#### [Task details]
Start at the line that has "Reconstruct the object" and stop at the line that has "length along X.". Print those lines and all lines between them exactly, and nothing more.

#### [Records provided]
*****
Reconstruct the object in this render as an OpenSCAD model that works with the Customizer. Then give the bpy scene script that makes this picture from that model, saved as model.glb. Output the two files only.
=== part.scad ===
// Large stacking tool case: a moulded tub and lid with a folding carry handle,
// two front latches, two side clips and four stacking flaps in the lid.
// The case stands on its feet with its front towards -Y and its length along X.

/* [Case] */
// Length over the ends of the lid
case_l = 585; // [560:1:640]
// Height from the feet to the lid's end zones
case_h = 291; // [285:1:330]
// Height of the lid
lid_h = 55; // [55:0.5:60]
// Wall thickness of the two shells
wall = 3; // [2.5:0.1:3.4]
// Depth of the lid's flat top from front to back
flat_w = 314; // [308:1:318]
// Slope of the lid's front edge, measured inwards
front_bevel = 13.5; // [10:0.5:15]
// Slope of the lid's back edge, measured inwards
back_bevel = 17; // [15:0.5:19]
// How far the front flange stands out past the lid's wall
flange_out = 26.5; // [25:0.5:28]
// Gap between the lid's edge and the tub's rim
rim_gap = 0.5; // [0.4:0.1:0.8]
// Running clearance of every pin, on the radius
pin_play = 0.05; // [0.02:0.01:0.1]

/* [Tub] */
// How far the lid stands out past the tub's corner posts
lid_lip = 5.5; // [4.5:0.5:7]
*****
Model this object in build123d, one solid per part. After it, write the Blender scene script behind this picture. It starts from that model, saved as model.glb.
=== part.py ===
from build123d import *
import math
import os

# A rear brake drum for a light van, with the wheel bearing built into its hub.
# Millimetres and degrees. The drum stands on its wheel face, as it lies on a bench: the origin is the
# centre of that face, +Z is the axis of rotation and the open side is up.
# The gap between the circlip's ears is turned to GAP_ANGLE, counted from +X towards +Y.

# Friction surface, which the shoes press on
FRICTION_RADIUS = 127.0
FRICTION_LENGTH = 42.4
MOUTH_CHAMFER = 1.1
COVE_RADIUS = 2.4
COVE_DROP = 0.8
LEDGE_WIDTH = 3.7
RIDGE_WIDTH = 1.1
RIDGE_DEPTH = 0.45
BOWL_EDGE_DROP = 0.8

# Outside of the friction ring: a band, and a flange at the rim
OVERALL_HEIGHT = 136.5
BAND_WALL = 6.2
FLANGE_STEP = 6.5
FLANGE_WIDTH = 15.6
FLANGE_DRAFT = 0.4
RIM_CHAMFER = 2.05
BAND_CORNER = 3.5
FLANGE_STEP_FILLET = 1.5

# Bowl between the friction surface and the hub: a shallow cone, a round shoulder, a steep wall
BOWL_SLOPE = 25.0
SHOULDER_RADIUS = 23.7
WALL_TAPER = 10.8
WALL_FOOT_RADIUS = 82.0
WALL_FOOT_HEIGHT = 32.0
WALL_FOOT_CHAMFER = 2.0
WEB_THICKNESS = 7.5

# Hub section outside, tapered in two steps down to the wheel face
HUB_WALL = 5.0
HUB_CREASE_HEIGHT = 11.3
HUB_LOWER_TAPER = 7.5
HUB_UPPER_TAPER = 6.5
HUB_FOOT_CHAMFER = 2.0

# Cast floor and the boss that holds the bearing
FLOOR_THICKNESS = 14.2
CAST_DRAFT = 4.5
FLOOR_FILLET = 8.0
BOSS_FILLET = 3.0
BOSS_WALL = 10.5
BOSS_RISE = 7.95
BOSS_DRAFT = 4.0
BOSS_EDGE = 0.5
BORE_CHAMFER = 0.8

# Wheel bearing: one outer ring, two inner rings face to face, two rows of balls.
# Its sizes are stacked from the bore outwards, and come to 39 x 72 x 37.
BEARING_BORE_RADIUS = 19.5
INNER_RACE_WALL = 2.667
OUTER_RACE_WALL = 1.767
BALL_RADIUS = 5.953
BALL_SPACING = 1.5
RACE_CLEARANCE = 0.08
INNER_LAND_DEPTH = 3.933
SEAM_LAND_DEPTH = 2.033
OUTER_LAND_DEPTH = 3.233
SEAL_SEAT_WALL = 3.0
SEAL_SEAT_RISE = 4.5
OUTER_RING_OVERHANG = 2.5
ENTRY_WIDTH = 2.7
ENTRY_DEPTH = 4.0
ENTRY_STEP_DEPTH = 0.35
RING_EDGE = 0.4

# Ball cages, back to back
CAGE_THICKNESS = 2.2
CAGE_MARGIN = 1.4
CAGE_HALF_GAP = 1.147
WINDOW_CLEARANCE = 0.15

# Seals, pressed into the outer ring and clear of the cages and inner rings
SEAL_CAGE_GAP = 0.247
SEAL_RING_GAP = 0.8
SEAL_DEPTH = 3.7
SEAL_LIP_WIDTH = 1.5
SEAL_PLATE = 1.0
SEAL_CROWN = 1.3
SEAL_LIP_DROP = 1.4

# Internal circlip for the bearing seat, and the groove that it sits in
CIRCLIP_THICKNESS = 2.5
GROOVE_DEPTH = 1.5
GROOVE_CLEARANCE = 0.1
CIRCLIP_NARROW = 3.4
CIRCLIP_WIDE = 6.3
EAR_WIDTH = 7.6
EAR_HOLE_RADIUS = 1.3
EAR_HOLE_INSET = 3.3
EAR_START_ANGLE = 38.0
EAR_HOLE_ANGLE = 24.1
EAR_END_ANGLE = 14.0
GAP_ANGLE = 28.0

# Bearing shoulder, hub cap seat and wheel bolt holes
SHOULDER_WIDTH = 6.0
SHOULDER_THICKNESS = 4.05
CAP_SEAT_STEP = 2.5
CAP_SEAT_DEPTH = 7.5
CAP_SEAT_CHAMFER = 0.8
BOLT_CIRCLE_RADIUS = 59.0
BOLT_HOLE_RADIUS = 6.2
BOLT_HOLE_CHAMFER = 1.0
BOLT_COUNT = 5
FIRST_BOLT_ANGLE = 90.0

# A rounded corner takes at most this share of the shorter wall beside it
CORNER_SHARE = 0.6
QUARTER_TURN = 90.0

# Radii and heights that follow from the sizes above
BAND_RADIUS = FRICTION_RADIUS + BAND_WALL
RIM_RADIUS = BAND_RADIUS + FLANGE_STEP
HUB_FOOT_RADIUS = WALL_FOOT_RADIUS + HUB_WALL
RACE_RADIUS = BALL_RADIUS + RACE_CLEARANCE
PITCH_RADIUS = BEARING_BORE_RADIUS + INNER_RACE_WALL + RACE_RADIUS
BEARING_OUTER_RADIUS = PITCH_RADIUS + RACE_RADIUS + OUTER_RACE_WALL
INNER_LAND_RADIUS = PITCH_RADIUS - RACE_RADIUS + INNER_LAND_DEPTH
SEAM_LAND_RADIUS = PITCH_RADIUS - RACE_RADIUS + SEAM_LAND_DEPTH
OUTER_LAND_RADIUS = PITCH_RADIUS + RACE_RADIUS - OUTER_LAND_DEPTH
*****
#### [Response below]
Reconstruct the object in this render as an OpenSCAD model that works with the Customizer. Then give the bpy scene script that makes this picture from that model, saved as model.glb. Output the two files only.
=== part.scad ===
// Large stacking tool case: a moulded tub and lid with a folding carry handle,
// two front latches, two side clips and four stacking flaps in the lid.
// The case stands on its feet with its front towards -Y and its length along X.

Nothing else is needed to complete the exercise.